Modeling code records
* Start *
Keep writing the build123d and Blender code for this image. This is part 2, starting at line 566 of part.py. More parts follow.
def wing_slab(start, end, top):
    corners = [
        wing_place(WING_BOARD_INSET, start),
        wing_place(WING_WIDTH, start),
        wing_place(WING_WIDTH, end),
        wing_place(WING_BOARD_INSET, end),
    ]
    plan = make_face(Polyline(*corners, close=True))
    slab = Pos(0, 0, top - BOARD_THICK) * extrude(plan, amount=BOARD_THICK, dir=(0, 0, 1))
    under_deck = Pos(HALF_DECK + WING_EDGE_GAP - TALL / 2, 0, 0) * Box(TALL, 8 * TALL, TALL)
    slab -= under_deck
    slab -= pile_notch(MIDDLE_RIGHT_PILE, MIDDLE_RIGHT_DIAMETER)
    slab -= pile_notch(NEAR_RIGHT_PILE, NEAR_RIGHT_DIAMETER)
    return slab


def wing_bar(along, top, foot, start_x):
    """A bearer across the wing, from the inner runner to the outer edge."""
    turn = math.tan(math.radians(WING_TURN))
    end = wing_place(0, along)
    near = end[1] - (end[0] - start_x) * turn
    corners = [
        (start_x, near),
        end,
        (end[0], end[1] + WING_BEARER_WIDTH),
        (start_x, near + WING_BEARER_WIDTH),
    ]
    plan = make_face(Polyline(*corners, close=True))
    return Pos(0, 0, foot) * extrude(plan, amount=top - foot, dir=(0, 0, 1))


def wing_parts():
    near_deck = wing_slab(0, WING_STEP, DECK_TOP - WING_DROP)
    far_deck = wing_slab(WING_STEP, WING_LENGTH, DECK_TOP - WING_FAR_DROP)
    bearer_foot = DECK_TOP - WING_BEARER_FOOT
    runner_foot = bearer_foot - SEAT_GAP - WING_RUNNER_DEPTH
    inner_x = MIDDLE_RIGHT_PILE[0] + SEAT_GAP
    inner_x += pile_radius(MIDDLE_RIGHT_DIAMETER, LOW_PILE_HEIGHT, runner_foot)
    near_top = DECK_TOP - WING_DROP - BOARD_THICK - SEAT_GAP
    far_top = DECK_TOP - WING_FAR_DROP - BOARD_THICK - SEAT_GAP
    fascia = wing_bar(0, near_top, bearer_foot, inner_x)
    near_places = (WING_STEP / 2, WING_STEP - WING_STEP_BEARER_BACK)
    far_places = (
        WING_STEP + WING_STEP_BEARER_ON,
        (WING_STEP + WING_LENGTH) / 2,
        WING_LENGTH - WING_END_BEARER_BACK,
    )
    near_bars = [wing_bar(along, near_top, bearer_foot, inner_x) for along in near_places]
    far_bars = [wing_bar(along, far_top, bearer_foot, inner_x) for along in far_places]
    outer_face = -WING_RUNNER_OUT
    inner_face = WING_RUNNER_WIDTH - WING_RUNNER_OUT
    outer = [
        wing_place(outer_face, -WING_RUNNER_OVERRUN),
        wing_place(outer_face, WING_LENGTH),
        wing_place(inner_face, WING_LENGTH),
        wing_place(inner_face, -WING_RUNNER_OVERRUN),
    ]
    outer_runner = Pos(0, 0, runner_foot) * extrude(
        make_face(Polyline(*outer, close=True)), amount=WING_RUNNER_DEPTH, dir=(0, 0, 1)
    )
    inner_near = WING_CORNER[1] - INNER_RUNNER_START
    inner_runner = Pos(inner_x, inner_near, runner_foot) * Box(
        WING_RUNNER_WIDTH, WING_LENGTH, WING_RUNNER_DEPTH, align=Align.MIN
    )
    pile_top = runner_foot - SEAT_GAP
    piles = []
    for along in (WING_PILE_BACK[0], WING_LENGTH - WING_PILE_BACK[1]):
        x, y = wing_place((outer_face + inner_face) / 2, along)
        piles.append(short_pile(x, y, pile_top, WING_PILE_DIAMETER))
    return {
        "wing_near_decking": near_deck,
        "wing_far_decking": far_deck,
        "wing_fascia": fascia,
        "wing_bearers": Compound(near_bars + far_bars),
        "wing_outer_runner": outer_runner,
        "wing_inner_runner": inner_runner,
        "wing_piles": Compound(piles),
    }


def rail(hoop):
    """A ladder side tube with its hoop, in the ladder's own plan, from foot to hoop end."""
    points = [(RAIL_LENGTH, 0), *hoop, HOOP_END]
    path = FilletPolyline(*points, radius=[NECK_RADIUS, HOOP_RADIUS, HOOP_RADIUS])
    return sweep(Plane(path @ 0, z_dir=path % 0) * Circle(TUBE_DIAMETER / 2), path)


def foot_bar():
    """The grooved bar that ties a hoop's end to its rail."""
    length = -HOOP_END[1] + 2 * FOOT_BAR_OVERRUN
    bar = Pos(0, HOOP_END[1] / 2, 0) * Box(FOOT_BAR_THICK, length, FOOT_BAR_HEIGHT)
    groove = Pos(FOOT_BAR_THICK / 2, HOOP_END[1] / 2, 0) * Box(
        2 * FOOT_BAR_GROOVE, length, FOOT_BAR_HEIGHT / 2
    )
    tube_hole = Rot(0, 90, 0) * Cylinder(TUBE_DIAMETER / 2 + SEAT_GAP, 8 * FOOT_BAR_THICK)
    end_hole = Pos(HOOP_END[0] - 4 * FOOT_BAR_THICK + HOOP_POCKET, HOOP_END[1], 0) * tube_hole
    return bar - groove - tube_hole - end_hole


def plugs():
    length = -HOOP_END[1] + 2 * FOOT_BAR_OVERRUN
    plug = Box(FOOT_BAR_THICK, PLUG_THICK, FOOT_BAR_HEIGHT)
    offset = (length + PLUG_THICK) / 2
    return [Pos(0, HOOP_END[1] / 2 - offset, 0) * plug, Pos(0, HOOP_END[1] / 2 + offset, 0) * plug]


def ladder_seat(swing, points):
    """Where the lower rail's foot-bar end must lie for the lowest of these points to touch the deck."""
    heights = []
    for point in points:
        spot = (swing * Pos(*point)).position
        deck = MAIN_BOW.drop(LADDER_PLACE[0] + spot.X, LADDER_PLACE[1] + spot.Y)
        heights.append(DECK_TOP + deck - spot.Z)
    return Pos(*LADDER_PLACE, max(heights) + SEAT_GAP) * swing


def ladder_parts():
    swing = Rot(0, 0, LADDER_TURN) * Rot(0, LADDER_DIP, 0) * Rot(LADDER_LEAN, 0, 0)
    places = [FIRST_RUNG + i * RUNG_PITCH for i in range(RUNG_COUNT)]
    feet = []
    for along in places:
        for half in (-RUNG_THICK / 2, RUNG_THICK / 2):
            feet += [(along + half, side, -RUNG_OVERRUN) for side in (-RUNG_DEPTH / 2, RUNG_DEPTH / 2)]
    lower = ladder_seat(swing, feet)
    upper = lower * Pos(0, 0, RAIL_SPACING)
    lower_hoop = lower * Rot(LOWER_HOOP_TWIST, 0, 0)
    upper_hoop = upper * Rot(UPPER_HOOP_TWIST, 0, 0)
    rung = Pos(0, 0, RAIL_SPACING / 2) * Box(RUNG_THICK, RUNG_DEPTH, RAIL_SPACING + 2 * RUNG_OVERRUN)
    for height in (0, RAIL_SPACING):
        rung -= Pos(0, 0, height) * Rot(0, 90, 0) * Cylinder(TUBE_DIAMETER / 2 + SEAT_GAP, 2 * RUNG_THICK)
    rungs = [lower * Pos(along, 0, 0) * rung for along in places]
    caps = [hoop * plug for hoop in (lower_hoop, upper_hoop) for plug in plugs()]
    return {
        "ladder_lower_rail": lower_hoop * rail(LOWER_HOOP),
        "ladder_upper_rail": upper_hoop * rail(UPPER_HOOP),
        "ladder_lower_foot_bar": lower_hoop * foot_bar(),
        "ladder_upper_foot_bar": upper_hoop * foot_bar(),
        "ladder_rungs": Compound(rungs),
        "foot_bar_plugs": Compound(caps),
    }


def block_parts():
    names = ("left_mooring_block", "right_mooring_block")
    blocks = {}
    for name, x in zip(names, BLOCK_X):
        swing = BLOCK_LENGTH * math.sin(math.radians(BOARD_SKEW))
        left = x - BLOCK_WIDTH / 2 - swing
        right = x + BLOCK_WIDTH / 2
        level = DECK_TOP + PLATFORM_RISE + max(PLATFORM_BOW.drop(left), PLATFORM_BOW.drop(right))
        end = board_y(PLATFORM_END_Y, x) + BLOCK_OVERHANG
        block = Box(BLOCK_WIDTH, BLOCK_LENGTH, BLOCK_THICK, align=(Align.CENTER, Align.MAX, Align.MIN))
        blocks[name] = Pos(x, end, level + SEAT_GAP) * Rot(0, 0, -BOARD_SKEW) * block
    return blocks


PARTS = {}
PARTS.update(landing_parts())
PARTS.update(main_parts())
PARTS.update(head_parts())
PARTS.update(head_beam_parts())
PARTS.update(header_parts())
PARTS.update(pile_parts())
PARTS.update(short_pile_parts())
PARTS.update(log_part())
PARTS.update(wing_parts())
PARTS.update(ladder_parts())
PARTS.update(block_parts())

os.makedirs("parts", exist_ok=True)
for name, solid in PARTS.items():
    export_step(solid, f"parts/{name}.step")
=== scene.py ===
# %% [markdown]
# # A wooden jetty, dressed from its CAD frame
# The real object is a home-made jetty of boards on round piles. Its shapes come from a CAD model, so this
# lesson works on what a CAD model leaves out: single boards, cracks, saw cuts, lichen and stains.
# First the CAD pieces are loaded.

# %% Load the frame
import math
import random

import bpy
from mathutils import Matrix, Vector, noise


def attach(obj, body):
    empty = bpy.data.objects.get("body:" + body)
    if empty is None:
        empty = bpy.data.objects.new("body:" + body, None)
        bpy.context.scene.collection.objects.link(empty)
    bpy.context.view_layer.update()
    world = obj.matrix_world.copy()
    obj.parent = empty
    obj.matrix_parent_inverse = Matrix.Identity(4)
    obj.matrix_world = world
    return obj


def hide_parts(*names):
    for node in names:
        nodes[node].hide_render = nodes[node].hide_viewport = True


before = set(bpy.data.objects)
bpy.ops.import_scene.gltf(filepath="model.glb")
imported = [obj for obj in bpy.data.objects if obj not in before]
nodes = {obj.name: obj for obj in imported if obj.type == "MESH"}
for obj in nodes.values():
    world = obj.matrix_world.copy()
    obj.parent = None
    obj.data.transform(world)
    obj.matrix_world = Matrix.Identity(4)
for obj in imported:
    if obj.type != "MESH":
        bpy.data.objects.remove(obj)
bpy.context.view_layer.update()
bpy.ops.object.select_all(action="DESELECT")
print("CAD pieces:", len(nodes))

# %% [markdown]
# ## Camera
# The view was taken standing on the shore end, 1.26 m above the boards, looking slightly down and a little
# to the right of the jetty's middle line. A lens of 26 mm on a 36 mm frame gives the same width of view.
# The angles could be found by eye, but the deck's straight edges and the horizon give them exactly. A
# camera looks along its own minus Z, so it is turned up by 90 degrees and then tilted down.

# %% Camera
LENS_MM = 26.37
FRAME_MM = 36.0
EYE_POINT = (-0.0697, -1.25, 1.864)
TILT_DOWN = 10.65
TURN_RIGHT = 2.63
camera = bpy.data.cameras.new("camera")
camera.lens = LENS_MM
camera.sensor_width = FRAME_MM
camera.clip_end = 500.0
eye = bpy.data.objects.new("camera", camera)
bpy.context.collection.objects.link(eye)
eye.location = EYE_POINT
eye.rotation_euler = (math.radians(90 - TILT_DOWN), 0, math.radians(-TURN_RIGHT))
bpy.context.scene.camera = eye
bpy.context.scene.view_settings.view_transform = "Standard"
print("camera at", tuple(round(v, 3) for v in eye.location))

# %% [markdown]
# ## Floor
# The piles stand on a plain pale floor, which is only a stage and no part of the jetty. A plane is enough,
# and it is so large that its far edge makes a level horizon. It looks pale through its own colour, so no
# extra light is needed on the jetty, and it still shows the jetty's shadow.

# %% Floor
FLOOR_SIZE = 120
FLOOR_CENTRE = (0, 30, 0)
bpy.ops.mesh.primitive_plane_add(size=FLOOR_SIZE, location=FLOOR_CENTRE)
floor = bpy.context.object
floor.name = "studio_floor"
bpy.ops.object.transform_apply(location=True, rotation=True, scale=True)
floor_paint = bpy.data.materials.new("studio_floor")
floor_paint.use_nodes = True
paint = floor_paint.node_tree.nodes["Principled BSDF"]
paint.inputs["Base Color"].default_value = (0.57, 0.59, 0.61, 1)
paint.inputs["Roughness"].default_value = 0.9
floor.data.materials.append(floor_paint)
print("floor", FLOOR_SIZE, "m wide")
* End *
* Start *
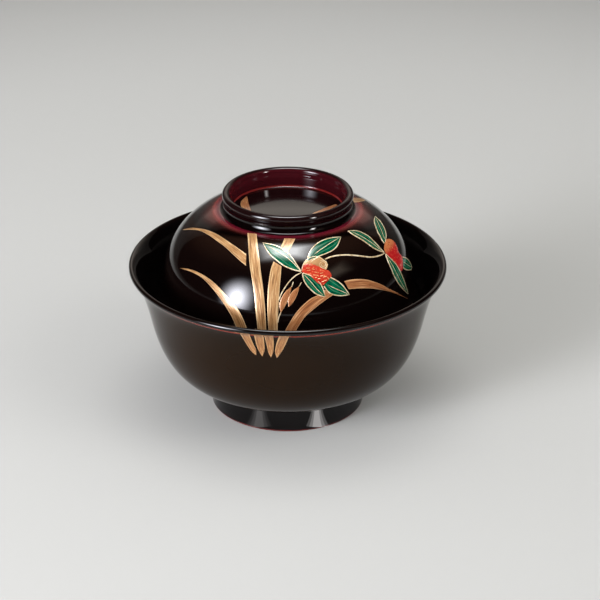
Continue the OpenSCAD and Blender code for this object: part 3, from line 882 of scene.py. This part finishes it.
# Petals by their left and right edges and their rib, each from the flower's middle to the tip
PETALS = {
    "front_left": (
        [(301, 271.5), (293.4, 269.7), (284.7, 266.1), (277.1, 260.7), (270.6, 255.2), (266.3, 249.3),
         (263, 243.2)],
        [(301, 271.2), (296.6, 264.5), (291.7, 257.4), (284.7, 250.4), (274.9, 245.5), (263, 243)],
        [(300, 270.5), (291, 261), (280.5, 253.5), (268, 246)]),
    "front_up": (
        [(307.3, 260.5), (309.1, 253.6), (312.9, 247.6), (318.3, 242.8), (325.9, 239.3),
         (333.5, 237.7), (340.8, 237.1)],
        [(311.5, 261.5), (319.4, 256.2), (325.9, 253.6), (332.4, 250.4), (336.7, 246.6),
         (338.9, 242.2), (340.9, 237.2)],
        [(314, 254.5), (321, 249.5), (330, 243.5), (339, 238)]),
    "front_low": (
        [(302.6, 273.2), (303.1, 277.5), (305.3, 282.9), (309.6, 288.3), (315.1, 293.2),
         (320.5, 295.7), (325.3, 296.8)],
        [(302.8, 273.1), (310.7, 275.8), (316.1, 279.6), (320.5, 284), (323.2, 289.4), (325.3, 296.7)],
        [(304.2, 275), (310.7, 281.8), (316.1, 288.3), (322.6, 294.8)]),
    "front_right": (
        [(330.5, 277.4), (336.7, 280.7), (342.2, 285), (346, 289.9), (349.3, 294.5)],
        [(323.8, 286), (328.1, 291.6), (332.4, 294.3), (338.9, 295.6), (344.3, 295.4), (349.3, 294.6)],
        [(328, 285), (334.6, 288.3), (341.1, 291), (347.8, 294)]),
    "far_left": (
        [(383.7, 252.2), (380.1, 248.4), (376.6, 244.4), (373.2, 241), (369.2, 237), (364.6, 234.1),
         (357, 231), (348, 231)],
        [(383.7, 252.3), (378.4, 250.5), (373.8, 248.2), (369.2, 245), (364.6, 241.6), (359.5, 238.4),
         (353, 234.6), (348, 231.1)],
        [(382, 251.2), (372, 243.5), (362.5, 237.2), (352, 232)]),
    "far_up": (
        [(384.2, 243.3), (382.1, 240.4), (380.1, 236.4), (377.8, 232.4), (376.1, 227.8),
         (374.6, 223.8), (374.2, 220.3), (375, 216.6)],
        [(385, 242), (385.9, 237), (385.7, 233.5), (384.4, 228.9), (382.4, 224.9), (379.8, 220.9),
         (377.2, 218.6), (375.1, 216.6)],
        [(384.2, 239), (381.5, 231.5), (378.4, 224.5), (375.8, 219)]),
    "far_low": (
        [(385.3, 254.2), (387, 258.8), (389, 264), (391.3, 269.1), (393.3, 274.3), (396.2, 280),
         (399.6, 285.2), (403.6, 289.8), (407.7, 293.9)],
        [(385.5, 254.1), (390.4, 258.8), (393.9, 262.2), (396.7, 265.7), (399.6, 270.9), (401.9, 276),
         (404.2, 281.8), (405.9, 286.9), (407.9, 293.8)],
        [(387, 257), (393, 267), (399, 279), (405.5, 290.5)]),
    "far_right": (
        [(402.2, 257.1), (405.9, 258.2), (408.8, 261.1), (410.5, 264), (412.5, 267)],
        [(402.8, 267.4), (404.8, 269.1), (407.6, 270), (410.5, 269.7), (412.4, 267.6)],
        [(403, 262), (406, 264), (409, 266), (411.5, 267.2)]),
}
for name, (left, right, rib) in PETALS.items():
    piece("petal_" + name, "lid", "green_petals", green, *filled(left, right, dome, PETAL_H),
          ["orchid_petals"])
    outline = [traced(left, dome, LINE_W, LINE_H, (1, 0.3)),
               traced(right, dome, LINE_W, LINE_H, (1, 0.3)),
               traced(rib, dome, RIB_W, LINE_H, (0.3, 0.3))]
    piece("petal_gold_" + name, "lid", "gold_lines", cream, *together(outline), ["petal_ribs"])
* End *
**GIVEN EXERCISE:**
Return, unchanged, the run of lines above that opens with the line containing "in imported if" and closes with the line containing "# camera looks". Include both.

**WRITTEN ANSWER:**
nodes = {obj.name: obj for obj in imported if obj.type == "MESH"}
for obj in nodes.values():
    world = obj.matrix_world.copy()
    obj.parent = None
    obj.data.transform(world)
    obj.matrix_world = Matrix.Identity(4)
for obj in imported:
    if obj.type != "MESH":
        bpy.data.objects.remove(obj)
bpy.context.view_layer.update()
bpy.ops.object.select_all(action="DESELECT")
print("CAD pieces:", len(nodes))

# %% [markdown]
# ## Camera
# The view was taken standing on the shore end, 1.26 m above the boards, looking slightly down and a little
# to the right of the jetty's middle line. A lens of 26 mm on a 36 mm frame gives the same width of view.
# The angles could be found by eye, but the deck's straight edges and the horizon give them exactly. A
# camera looks along its own minus Z, so it is turned up by 90 degrees and then tilted down.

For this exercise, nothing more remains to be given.